The Port Light is a Sandro Conti masterpiece created for the Kahiki Supper Club in Columbus, Ohio. The Polynesian-themed restaurant is no longer around, but its legacy lives on with this tiki cocktail. It’s as easy to make as the most popular bourbon concoctions but slightly more potent than some.

What You Need

  • 5 ounces of bourbon
  • 1 ounce of lemon juice
  • 1/2 ounce of passion fruit syrup
  • 1/4 ounce of grenadine syrup
  • 1/2 cup of crushed ice

How to Mix

  1. Put all ingredients into the blender.
  2. Blend them for five seconds.
  3. Pour the contents into a rocks glass or a mug unstrained.

4. Pinky Gonzales

This drink initially appeared on the menu of the tiki bar Señor Pico — a restaurant concept Bergeron created 27 years after the first Trader Vic’s opened in 1937. Pinky Gonzales has transcended the Mexican-American joint and become a tiki bar mainstay.

What You Need

  • 2 ounces of tequila
  • 1/2 ounce of lime juice
  • 1/2 ounce of orange curaçao
  • 1/4 ounce of orgeat syrup
  • 1/4 ounce of simple syrup
  • 2 cups of crushed ice
  • 1/2 squeezed lime, a sprig of mint and a fruit stick for garnish

How to Mix

  1. Put all liquid ingredients into the shaker.
  2. Shake everything.
  3. Put the crushed ice into a double old-fashioned glass or mug.
  4. Pour the mix into the ice-filled container without straining.
  5. Arrange all garnishes in style.

5. Saturn

  1. "PoPo" Galsini’s Saturn won the 1967 International Bartender's Association World Championship. Its original name was the X-15 — a U.S. Air Force hypersonic rocket-powered plane — in honor of its engineers. However, Galsini renamed it after one of its test pilots died in a crash.
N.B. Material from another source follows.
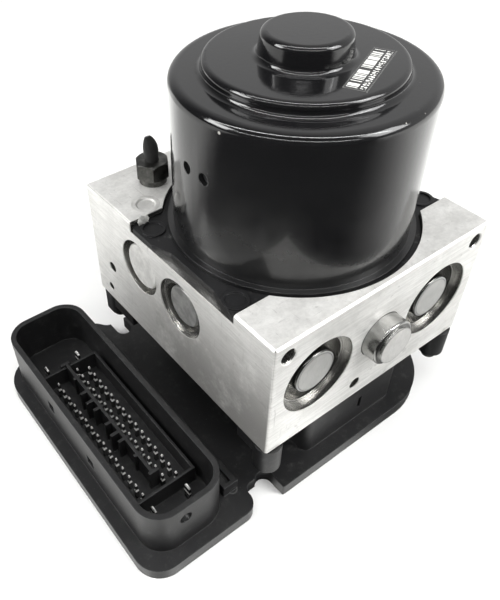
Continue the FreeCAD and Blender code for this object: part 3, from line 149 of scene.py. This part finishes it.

The Saturn is as tasty as other enduring tiki cocktails, but its garnish makes it distinct. It features a miniature ringed planet made of lemon rinds and a suspended cocktail cherry held by a toothpick.

What You Need

  • 1 1/4 ounces of gin
  • 1/2 ounce of lemon juice
  • 1/2 ounce of passion fruit syrup
  • 1/4 ounce of falernum
  • 1/4 ounce of orgeat syrup
  • 1 cup of crushed ice
  • 2 lemon rinds and a cocktail cherry for garnish

How to Mix

  1. Put everything in a blender.
  2. Blend until the mix is smooth.
  3. Pour unstrained into a mug or a Pilsner glass.

6. Singapore Sling

This ambrosial alcoholic drink masquerades as a fruit juice. Raffles Hotel bartender Ngiam Tong Boon developed this low-key cocktail for the ladies when Singaporean society frowned upon women drinking in public. Although the stigma is gone, the Singapore Sling has stood the test of time due to its status as the country’s national drink and enshrinement in pop culture.

What You Need

  • 1 1/2 ounces gin
  • 1/4 ounce of Cointreau
  • 1/4 ounce of Benedictine
  • 1/2 ounce of Cherry Heering
  • 4 ounces of pineapple juice
  • 1/2 ounce of lime juice
  • 1/3 ounce of grenadine syrup
  • A dash of bitters
  • A cherry and a pineapple slice for garnish

How to Mix

  1. Put all ingredients — except for the garnish — into the shaker.
  2. Shake until chilled.
  3. Strain the contents into a high glass.
  4. Round out its fruity aesthetics with the pineapple and cherry.

Be Part of the Tiki Renaissance

Will South Seas-themed watering holes spring up like mushrooms again across the country? The glory days of tiki bars may return if talented bartenders and mixologists like you keep classic cocktails alive and reinvent legendary recipes for contemporary palates.